В небольшом зале «Нашего наследия» она показала рисунки и акварели, сделанные за рубежом, главным образом в Египте. Как всегда беглые, они лишены притом какой-либо туристической экзотики, коллекционирования этнографических, архитектурных или природных красот, и привлекают характерным для нее умением вчувствоваться в быт, в атмосферу чуждой среды, передать медлительное течение ее традиционной жизни. Восточные одеяния, характерный типаж, точно переданные позы и жесты — все это не вредит ощущению безмолвной беседы художницы с теми, кто оказался на этот раз в круге ее доброжелательного внимания.
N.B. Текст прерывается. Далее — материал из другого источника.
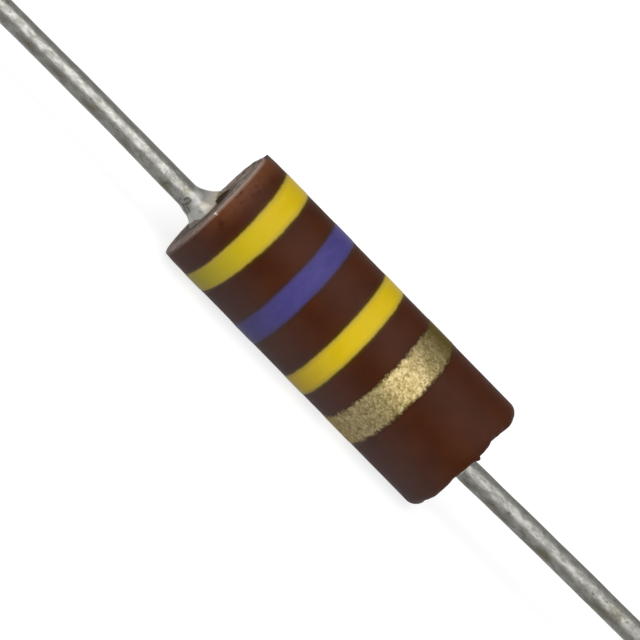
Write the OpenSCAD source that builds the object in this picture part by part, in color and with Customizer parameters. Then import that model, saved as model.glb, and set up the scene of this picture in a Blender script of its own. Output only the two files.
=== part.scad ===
// Moulded carbon composition resistor with axial leads, one watt size.
// It lies on its painted bands, body along X, with the bench at Z = 0.
// The origin is under the middle of the body, and the first band is towards -X.

/* [Jacket] */
// Diameter of the moulded jacket
jacket_d = 5.72; // [5:0.02:6.4]
// Length of the jacket from face to face
jacket_l = 14.5; // [13:0.05:16]
// Thickness of the jacket's end walls
end_wall = 1.5; // [1:0.05:2]
// Bevel of the worn rim round the left face
rim_bevel = 0.07; // [0.02:0.01:0.2]
// Radius of the rounded shoulder round the right face
shoulder_r = 0.5; // [0.3:0.02:0.7]

/* [Moulding flash on the right face] */
// Height of the lip of flash above the face
lip_h = 0.08; // [0.04:0.01:0.15]
// Width of the lip
lip_w = 0.3; // [0.16:0.02:0.5]
// Angle at which the lip starts, from the front towards the top
lip_from = 56; // [40:1:60]
// Angle at which the lip ends
lip_to = 74; // [66:1:100]
// Height of the nib that the flash left on the shoulder
nib_h = 0.24; // [0.16:0.02:0.4]
// Diameter of the nib at its foot
nib_d = 0.3; // [0.2:0.02:0.4]
// Angle of the nib, from the front towards the top
nib_at = 28; // [0:1:50]

/* [Resistance element] */
// Diameter of the carbon composition rod inside the jacket
element_d = 3.6; // [3.3:0.05:4.2]

/* [Leads] */
// Diameter of the tinned copper wire
lead_d = 0.98; // [0.8:0.02:1.1]
// Length of each lead outside the jacket
lead_l = 38.1; // [30:0.1:45]
// Length of each lead inside the jacket, with its head
lead_grip = 2.9; // [2.4:0.05:4]
// Diameter of the head that anchors a lead in the element
head_d = 1.7; // [1.3:0.05:1.9]
// Thickness of the head
head_t = 0.45; // [0.3:0.05:0.8]
// Distance of the left lead below the axis at its face
left_drop = 0.63; // [0.3:0.01:0.8]
// Length of the left lead that stays parallel to the body
left_straight = 5.3; // [3:0.1:12]
// Radius of the left lead's slight bend
left_bend_r = 90; // [40:5:150]
// Angle by which the rest of the left lead dips
left_dip = 0.8; // [0.4:0.1:2]
// Distance of the right lead below the axis at its face
right_drop = 0.3; // [0.1:0.02:0.6]
// Angle at which the right lead rises before it bows back level
right_rise = 2.2; // [1.2:0.1:3]

/* [Solder] */
// Height of the solder cone on the left lead
cone_h = 1.25; // [0.7:0.05:1.6]
// Spread of the cone's foot beyond the lead
cone_spread = 0.52; // [0.3:0.02:0.6]
// Offset of the cone's foot from the lead, towards the axis
cone_shift = 0.12; // [0:0.02:0.2]
// Offset of the cone's foot from the lead, towards the front
cone_front = 0.12; // [0:0.02:0.2]
// Height of the small fillet on the right lead
fillet_h = 0.24; // [0.2:0.02:0.6]
// Spread of the fillet's foot beyond the lead
fillet_spread = 0.18; // [0.14:0.02:0.4]
// Thickness of the solder where it ends on a lead
solder_skin = 0.02; // [0.01:0.005:0.04]

/* [Colour bands] */
// Thickness of the paint
paint_t = 0.03; // [0.02:0.01:0.06]
// Distance of the first yellow band from the left face, on the body's axis
yellow1_at = 1.1; // [0.8:0.01:1.3]
// Width of the first yellow band
yellow1_w = 1.06; // [0.8:0.01:1.3]
// Lean of the first yellow band's outer edge, towards +X at the top
yellow1_lean_out = 0.6; // [-2:0.1:5]
// Lean of the first yellow band's inner edge
yellow1_lean_in = 4.1; // [-2:0.1:5]
// Skew of the first yellow band, towards +X at the front
yellow1_skew = 4.1; // [-3:0.1:5]
// Distance of the violet band from the left face
violet_at = 3.9; // [3:0.01:4.4]
// Width of the violet band
violet_w = 1.08; // [0.8:0.01:1.3]
// Lean of the violet band
violet_lean = 0.3; // [-3:0.1:5]
// Skew of the violet band
violet_skew = 2.8; // [-3:0.1:5]
// Distance of the second yellow band from the left face
yellow2_at = 6.8; // [6:0.01:7.2]
// Width of the second yellow band
yellow2_w = 1.06; // [0.8:0.01:1.3]
// Lean of the second yellow band
yellow2_lean = -0.2; // [-3:0.1:5]
// Skew of the second yellow band
yellow2_skew = 2.5; // [-3:0.1:5]
// Distance of the gold band from the left face
gold_at = 9.23; // [8.8:0.01:9.6]
// Width of the gold band
gold_w = 1.4; // [1:0.01:1.7]
// Lean of the gold band
gold_lean = 2.6; // [-3:0.1:5]
// Skew of the gold band
gold_skew = 4.3; // [-3:0.1:5]

/* [Hidden] */
jacket_r = jacket_d / 2;
lead_r = lead_d / 2;
face_x = jacket_l / 2;
element_l = jacket_l - 2 * end_wall;
axis_z = jacket_r + paint_t;
lip_r = jacket_r - shoulder_r - lip_w / 2;
nib_r = jacket_r - shoulder_r / 2 - nib_d / 4;
// Share of the shoulder that the nib's root goes through, and its diameters there and at its tip
nib_root = 0.6;
nib_flare = 1.4;
nib_point = 0.4;
// Diameter of the lip's round top, as a share of its width
lip_round = 1.2;
// The right lead's bow brings it from its drop back onto the body's axis
bow_r = right_drop / (1 - cos(right_rise));
bow_l = bow_r * right_rise * PI / 180;
left_bend_l = left_bend_r * left_dip * PI / 180;
round_fn = 96;
small_fn = 24;
curve_fn = 360;
bend_fn = 7200;
// Each stretch of wire after a bend starts this far inside it, so the two are one solid
join = 0.001;
jacket_brown = [0.29, 0.17, 0.12];
element_black = [0.08, 0.08, 0.08];
tinned_grey = [0.66, 0.66, 0.64];
solder_grey = [0.72, 0.72, 0.7];
yellow_paint = [0.86, 0.74, 0.13];
violet_paint = [0.3, 0.27, 0.5];
gold_paint = [0.78, 0.68, 0.42];

// Children drawn round Z are laid along X on the body's axis
module on_axis(x = 0) {
    translate([x, 0, axis_z]) rotate([0, 90, 0]) children();
}

// Round wire along +X that bends downwards in the XZ plane: each step is a straight length,
// a bend radius and a bend angle
module wire(steps, i = 0) {
    run = steps[i][0];
    bend = steps[i][1];
    turn = steps[i][2];
    start = i > 0 ? -join : 0;
    rotate([0, 90, 0]) translate([0, 0, start]) cylinder(h = run - start, r = lead_r, $fn = round_fn);
    if (i + 1 < len(steps)) {
        translate([run, 0, 0]) arc_of_wire(bend, turn);
        translate([run + bend * sin(turn), 0, bend * (cos(turn) - 1)]) rotate([0, turn, 0])
            wire(steps, i + 1);
    }
}

// Bent stretch of wire that starts at the origin along +X and curves towards -Z
module arc_of_wire(bend, turn) {
    rotate([-90, -90, 0]) translate([-bend, 0, 0])
        rotate_extrude(angle = turn, $fn = bend_fn) translate([bend, 0]) circle(r = lead_r, $fn = round_fn);
}

// Flat head on a lead's inner end, with a short cone into the wire
module lead_head() {
    neck_h = (head_d - lead_d) / 2;
    rotate([0, 90, 0]) {
        cylinder(h = head_t, d = head_d, $fn = round_fn);
        translate([0, 0, head_t]) cylinder(h = neck_h, d1 = head_d, d2 = lead_d, $fn = round_fn);
    }
}

// The left lead leaves level, then dips a little
module lead_left_form() {
    tail = lead_l - left_straight - left_bend_l;
    mirror([1, 0, 0]) translate([face_x - lead_grip, 0, axis_z - left_drop]) {
        lead_head();
        wire([[lead_grip + left_straight, left_bend_r, left_dip], [tail, 0, 0]]);
    }
}

// The right lead leaves on the rise, then bows back level on the body's axis
module lead_right_form() {
    tail = lead_l - bow_l;
    translate([face_x, 0, axis_z - right_drop]) rotate([0, -right_rise, 0]) translate([-lead_grip, 0, 0]) {
        lead_head();
        wire([[lead_grip, bow_r, right_rise], [tail, 0, 0]]);
    }
}

module element_form() {
    on_axis(-element_l / 2) cylinder(h = element_l, d = element_d, $fn = round_fn);
}

// Half outline of the jacket, revolved: bevelled rim at the left, rounded shoulder at the right
module jacket_outline() {
    polygon([[0, 0], [jacket_r - rim_bevel, 0], [jacket_r, rim_bevel],
             [jacket_r, jacket_l - shoulder_r], [0, jacket_l - shoulder_r]]);
    square([jacket_r - shoulder_r, jacket_l]);
    translate([jacket_r - shoulder_r, jacket_l - shoulder_r]) intersection() {
        circle(r = shoulder_r, $fn = round_fn);
        square(shoulder_r);
    }
}

// Lip of flash along part of the right face's edge, with a round top
module flash_lip() {
    sink = lip_w / 2;
    on_axis(face_x) rotate([0, 0, -90 - lip_to]) rotate_extrude(angle = lip_to - lip_from, $fn = curve_fn)
        translate([lip_r, -sink]) intersection() {
            translate([-lip_w / 2, 0]) square([lip_w, sink + lip_h]);
            translate([0, lip_h - lip_w / 2 + sink]) circle(d = lip_w * lip_round, $fn = round_fn);
        }
}

// Small pointed nib on the right shoulder
module flash_nib() {
    root = shoulder_r * nib_root;
    translate([face_x - root, 0, axis_z]) rotate([-nib_at, 0, 0]) translate([0, -nib_r, 0])
        rotate([0, 90, 0])
            cylinder(h = root + nib_h, d1 = nib_d * nib_flare, d2 = nib_d * nib_point, $fn = small_fn);
}

module jacket() {
    color(jacket_brown) difference() {
        union() {
            on_axis(-face_x) rotate_extrude($fn = round_fn) jacket_outline();
            flash_lip();
            flash_nib();
        }
        element_form();
        lead_left_form();
        lead_right_form();
    }
}

module resistance_element() {
    color(element_black) difference() {
        element_form();
        lead_left_form();
        lead_right_form();
    }
}

module lead_left() {
    color(tinned_grey) lead_left_form();
}

module lead_right() {
    color(tinned_grey) lead_right_form();
}

// Solder that climbs a lead along Z in a hollow curve: it is a thin skin on the wire at its top
// and spreads out at its foot, which is drawn long enough for a leaning face to cut
module solder_flare(height, spread) {
    top_r = lead_r + solder_skin;
    curve_r = (spread * spread + height * height) / (2 * spread);
    rotate_extrude($fn = round_fn) difference() {
        translate([0, -spread]) square([top_r + spread, height + spread]);
        translate([top_r + curve_r, height]) circle(r = curve_r, $fn = curve_fn);
    }
}

// The cone leans so that its top is round the wire and its foot is nearer to the body's axis and front
module solder_left() {
    lean = atan(cone_shift / cone_h);
    turn = atan(cone_front / cone_h);
    color(solder_grey) difference() {
        translate([-face_x - cone_h, 0, axis_z - left_drop]) rotate([0, -90 - lean, -turn])
            translate([0, 0, -cone_h]) solder_flare(cone_h, cone_spread);
        lead_left_form();
        beyond(0, 1);
    }
}

module solder_right() {
    color(solder_grey) difference() {
        translate([face_x, 0, axis_z - right_drop]) rotate([0, 90 - right_rise, 0])
            solder_flare(fillet_h, fillet_spread);
        lead_right_form();
        beyond(jacket_l, -1);
    }
}

// Half space beyond a plane across the body, at x from the left face, that leans about Y and skews
// about Z: way is 1 for the side towards +X and -1 for the side towards -X
module beyond(x, way, lean = 0, skew = 0) {
    reach = 2 * jacket_d;
    translate([x - face_x, 0, axis_z]) rotate([0, lean, skew])
        translate([way > 0 ? 0 : -reach, -reach / 2, -reach / 2]) cube(reach);
}

// Ring of paint round the jacket, with its two edges cut at their own leans
module band(from, width, lean_from, lean_to, skew) {
    spare = jacket_r / 4;
    tube_l = width + 2 * spare;
    difference() {
        on_axis(from - spare - face_x) difference() {
            cylinder(h = tube_l, r = jacket_r + paint_t, $fn = round_fn);
            translate([0, 0, -spare]) cylinder(h = tube_l + 2 * spare, r = jacket_r, $fn = round_fn);
        }
        beyond(from, -1, lean_from, skew);
        beyond(from + width, 1, lean_to, skew);
    }
}

module band_1_yellow() {
    color(yellow_paint) band(yellow1_at, yellow1_w, yellow1_lean_out, yellow1_lean_in, yellow1_skew);
}

module band_2_violet() {
    color(violet_paint) band(violet_at, violet_w, violet_lean, violet_lean, violet_skew);
}

module band_3_yellow() {
    color(yellow_paint) band(yellow2_at, yellow2_w, yellow2_lean, yellow2_lean, yellow2_skew);
}

module band_4_gold() {
    color(gold_paint) band(gold_at, gold_w, gold_lean, gold_lean, gold_skew);
}

jacket();
resistance_element();
lead_left();
lead_right();
solder_left();
solder_right();
band_1_yellow();
band_2_violet();
band_3_yellow();
band_4_gold();
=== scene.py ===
import math

import bmesh
import bpy
from mathutils import Matrix, Vector, noise


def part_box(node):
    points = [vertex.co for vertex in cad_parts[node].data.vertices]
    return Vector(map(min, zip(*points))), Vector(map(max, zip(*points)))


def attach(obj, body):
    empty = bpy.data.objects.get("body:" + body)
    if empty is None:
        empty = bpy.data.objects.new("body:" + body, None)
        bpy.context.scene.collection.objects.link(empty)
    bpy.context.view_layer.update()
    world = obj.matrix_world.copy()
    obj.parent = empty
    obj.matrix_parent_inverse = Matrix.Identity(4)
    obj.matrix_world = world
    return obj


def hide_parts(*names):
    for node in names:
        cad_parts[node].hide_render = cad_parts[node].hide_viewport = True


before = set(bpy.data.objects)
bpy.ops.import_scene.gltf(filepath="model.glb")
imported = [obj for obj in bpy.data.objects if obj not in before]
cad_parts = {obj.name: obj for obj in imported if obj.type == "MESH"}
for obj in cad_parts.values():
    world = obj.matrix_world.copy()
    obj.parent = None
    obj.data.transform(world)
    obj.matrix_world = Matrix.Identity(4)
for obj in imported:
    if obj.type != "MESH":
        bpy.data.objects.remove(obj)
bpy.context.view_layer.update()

print("frame loaded")

# Every piece is modelled in millimetres along the body's axis and scaled to metres when it is finished
millimetre = 0.001
jacketLow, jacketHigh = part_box("jacket")
goldLow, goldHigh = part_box("band_4_gold")
axisZ = (jacketLow.z + jacketHigh.z) / 2 / millimetre
bodyR = (jacketHigh.z - jacketLow.z) / 2 / millimetre
paintR = (goldHigh.z - goldLow.z) / 2 / millimetre
faceX = -jacketLow.x / millimetre


def smooth(value, low, high):
    share = min(1.0, max(0.0, (value - low) / (high - low)))
    return share * share * (3 - 2 * share)


def hump(value, middle, width):    # 1 at the middle, 0 from a width away
    return 1 - smooth(abs(value - middle), 0, width)


def between(knots, place):    # eased value between (place, value) knots
    for (low, first), (high, second) in zip(knots, knots[1:]):
        if place <= high:
            return first + (second - first) * smooth(place, low, high)
    return knots[-1][1]


def around(y, z):    # angle round the body in degrees, from the front towards the top
    return math.degrees(math.atan2(z, -y))


def ripple(x, y, z, size, seed=0.0):    # smooth noise between about -1 and 1, with lumps of that size
    return noise.noise(Vector((x / size + seed, y / size, z / size)))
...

И столь же не экзотичным, скорее обыденным, предстает в ее лаконичных рисунках суровый горный пейзаж, отара овец.
О том же, что значит для нее такая перемена натуры и о месте новых работ в ее творчестве Любовь Жуховичер ясно и искренне сказала сама, предваряя эту выставку: «Унылое наследие школы социалистического реализма на долгое время отвратило меня от рисования с натуры, заставило глубоко погрузиться в себя, искать свой, неповторимый, оправданный изнутри мир. Долгие годы затворничества в мастерской, самоуглубленное, медитативное творчество в какой-то момент исчерпали себя. Мне захотелось насыщаться пространством, цветом, формами, запахами, ветрами. Мир внешний, видимый глазами, бесконечно разнообразный, божественный ворвался в мою жизнь мощной необходимостью и предъявил свои права. Путешествуя в этих двух дорогих для меня мирах, я пытаюсь найти золотую середину, "средний путь", который воплотил бы мою юношескую мечту о бесконечном, блаженном искусстве».